Ethically, event trading platforms need to police markets that could encourage manipulation or insider information. It’s tempting for bad actors to create markets where they hold private knowledge. Good platforms have active monitoring and clear reporting channels.
Common strategies—and why they can fail
There are a few patterns traders lean on: value betting (finding mispriced markets), momentum trading (riding price trends), and hedging correlated risks across markets. All sound sensible. All can fail spectacularly if a market’s liquidity evaporates or news invalidates your model. For example: you might see a market price at 0.35 and think value—only to learn that a small-but-influential group is coordinating trades to shift sentiment. Social dynamics matter as much as statistical models.
Also keep fees and slippage in mind. A 2% fee plus 1–3% effective slippage can turn a seemingly winning bet into a loss. Always run numbers before committing capital.

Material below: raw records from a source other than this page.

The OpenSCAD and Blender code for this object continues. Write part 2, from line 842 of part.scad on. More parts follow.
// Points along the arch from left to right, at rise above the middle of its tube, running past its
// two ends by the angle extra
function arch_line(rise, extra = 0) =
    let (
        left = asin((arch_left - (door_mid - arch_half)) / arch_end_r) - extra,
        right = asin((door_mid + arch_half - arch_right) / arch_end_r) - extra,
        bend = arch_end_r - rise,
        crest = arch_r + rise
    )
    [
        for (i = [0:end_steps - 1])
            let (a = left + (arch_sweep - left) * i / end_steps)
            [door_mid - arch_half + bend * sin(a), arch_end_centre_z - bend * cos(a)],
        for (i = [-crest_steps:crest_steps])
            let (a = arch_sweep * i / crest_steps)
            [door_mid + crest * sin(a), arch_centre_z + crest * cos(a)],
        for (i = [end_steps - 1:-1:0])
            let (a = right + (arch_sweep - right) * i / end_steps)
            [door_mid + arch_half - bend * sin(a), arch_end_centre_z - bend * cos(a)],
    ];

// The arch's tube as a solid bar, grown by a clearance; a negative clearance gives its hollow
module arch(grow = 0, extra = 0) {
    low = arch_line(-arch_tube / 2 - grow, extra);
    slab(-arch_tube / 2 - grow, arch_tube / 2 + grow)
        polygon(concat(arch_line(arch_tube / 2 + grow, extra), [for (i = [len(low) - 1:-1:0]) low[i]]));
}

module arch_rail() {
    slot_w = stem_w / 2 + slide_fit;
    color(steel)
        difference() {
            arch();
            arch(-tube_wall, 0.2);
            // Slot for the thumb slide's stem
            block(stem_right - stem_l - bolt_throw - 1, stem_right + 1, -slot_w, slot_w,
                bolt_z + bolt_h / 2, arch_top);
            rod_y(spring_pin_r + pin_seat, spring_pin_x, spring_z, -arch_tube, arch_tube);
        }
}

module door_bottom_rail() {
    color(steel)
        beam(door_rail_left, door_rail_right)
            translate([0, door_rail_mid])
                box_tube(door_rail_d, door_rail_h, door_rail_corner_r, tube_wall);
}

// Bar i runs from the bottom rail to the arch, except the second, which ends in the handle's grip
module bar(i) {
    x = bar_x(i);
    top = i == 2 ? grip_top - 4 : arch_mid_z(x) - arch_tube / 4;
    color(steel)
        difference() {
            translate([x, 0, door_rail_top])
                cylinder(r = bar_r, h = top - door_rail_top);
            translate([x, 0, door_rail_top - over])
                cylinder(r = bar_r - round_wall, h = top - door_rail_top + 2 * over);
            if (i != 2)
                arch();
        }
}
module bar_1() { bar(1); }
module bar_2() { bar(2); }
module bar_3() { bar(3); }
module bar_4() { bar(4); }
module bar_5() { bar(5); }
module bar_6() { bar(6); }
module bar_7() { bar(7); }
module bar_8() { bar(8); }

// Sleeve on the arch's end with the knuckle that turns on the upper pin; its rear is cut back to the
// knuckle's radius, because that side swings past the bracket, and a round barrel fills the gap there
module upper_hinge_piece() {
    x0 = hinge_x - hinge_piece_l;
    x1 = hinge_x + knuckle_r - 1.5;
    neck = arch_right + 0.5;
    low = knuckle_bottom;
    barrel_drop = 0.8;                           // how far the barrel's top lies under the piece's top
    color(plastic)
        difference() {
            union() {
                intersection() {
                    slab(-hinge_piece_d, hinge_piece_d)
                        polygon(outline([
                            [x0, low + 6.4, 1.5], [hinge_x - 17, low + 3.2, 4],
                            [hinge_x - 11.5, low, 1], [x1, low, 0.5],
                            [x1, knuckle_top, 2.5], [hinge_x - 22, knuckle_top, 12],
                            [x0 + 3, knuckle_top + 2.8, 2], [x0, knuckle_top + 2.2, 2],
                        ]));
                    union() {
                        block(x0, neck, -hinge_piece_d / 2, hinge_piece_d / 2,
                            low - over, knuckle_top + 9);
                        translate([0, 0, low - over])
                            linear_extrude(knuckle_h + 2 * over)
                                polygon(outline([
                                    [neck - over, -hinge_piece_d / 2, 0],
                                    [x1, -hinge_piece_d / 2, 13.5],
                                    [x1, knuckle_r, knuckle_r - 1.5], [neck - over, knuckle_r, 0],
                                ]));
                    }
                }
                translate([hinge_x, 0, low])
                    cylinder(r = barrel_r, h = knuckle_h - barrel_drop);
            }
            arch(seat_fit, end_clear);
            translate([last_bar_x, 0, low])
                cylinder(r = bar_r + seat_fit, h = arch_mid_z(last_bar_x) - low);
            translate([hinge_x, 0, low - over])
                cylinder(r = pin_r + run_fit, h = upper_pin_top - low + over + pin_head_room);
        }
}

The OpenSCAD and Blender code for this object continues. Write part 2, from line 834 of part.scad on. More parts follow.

Frequently asked questions
Are prediction markets legal?
It depends. Jurisdiction matters and so does the subject of the market. Some countries allow prediction markets broadly, others restrict gambling or financial derivatives. In the US, legal risk varies by state and by whether a market resembles a betting contract or a regulated security. When in doubt, consult a lawyer.
Can markets be manipulated?
Yes. Thin liquidity, collusion, and oracle attacks are all real risks. Platforms mitigate this with surveillance, minimum liquidity requirements, and robust oracle designs—but no system is perfect. Vigilance is necessary, both for operators and traders.
How should a beginner start?
Start small. Learn by trading low stakes. Read market rules and resolution criteria. Track a few markets to understand their reaction to news. Treat it like learning to surf—start in the whitewater before paddling into the big breaks.